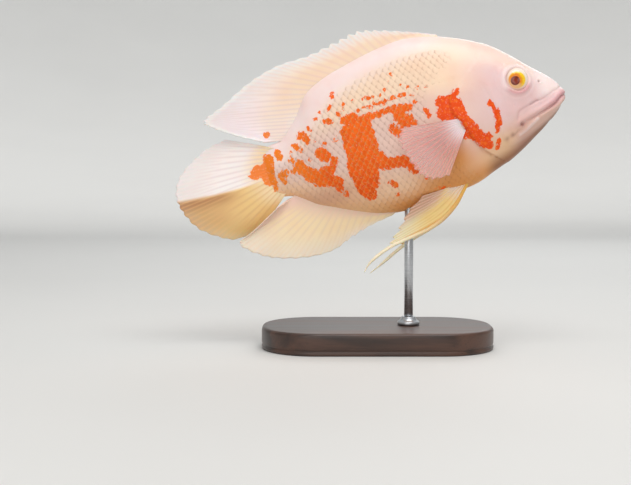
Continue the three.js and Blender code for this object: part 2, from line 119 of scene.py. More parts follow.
# %% Curves and distances
def through(values, t):
    """A cubic between each pair of values, whose slope at a value comes from its two neighbours."""
    values = np.asarray(values, float)
    first = 2 * values[:1] - values[1:2]
    final = 2 * values[-1:] - values[-2:-1]
    padded = np.concatenate([first, values, final])
    at = np.clip(t, 0, 1) * (len(values) - 1)
    i = np.minimum(at.astype(int), len(values) - 2)
    f = (at - i).reshape(at.shape + (1,) * (values.ndim - 1))
    before, a, b, after = padded[i], padded[i + 1], padded[i + 2], padded[i + 3]
    cubic = 3 * (a - b) + after - before
    return a + 0.5 * f * (b - before + f * (2 * before - 5 * a + 4 * b - after + f * cubic))


def to_line(x, z, line):
    """Distance in side view to a line of points, and which side: more than 0 on its left."""
    line = np.asarray(line, float)
    best = np.full(np.shape(x), 1e9)
    sign = np.ones(np.shape(x))
    for (x0, z0), (x1, z1) in zip(line[:-1], line[1:]):
        run, rise = x1 - x0, z1 - z0
        t = np.clip(((x - x0) * run + (z - z0) * rise) / (run**2 + rise**2), 0, 1)
        away = np.hypot(x - x0 - t * run, z - z0 - t * rise)
        nearer = away < best
        best = np.where(nearer, away, best)
        sign = np.where(nearer, np.sign(run * (z - z0) - rise * (x - x0)), sign)
    return best, sign


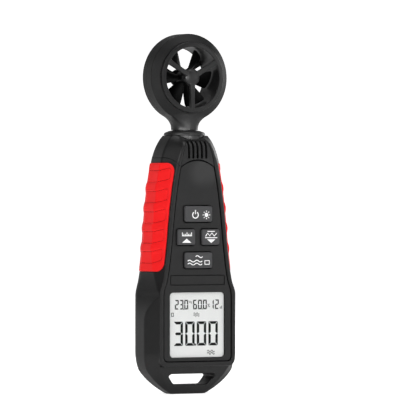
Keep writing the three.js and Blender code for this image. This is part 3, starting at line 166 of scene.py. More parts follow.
* * * * *
WRITTEN INSTRUCTION:
Extract the full listing above without alteration.

RESPONSE FOR THIS EXERCISE:
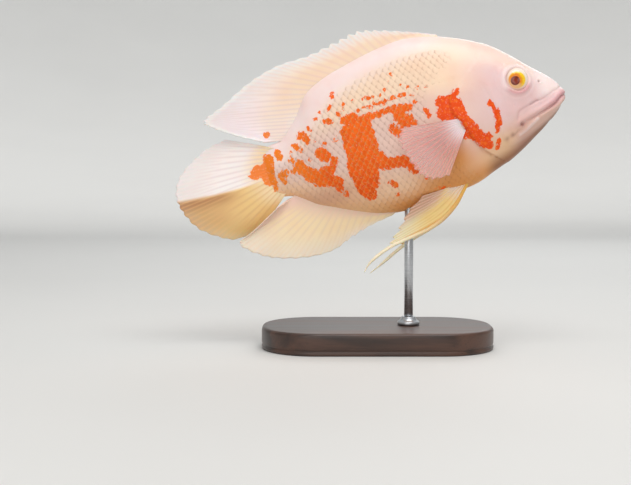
Continue the three.js and Blender code for this object: part 2, from line 119 of scene.py. More parts follow.
# %% Curves and distances
def through(values, t):
    """A cubic between each pair of values, whose slope at a value comes from its two neighbours."""
    values = np.asarray(values, float)
    first = 2 * values[:1] - values[1:2]
    final = 2 * values[-1:] - values[-2:-1]
    padded = np.concatenate([first, values, final])
    at = np.clip(t, 0, 1) * (len(values) - 1)
    i = np.minimum(at.astype(int), len(values) - 2)
    f = (at - i).reshape(at.shape + (1,) * (values.ndim - 1))
    before, a, b, after = padded[i], padded[i + 1], padded[i + 2], padded[i + 3]
    cubic = 3 * (a - b) + after - before
    return a + 0.5 * f * (b - before + f * (2 * before - 5 * a + 4 * b - after + f * cubic))


def to_line(x, z, line):
    """Distance in side view to a line of points, and which side: more than 0 on its left."""
    line = np.asarray(line, float)
    best = np.full(np.shape(x), 1e9)
    sign = np.ones(np.shape(x))
    for (x0, z0), (x1, z1) in zip(line[:-1], line[1:]):
        run, rise = x1 - x0, z1 - z0
        t = np.clip(((x - x0) * run + (z - z0) * rise) / (run**2 + rise**2), 0, 1)
        away = np.hypot(x - x0 - t * run, z - z0 - t * rise)
        nearer = away < best
        best = np.where(nearer, away, best)
        sign = np.where(nearer, np.sign(run * (z - z0) - rise * (x - x0)), sign)
    return best, sign


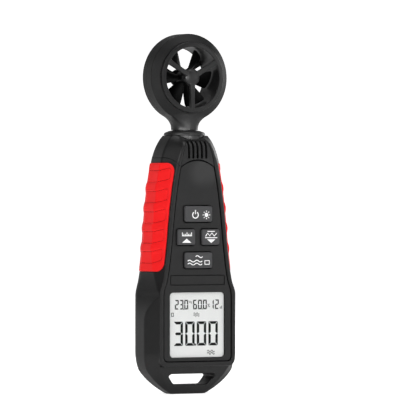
Keep writing the three.js and Blender code for this image. This is part 3, starting at line 166 of scene.py. More parts follow.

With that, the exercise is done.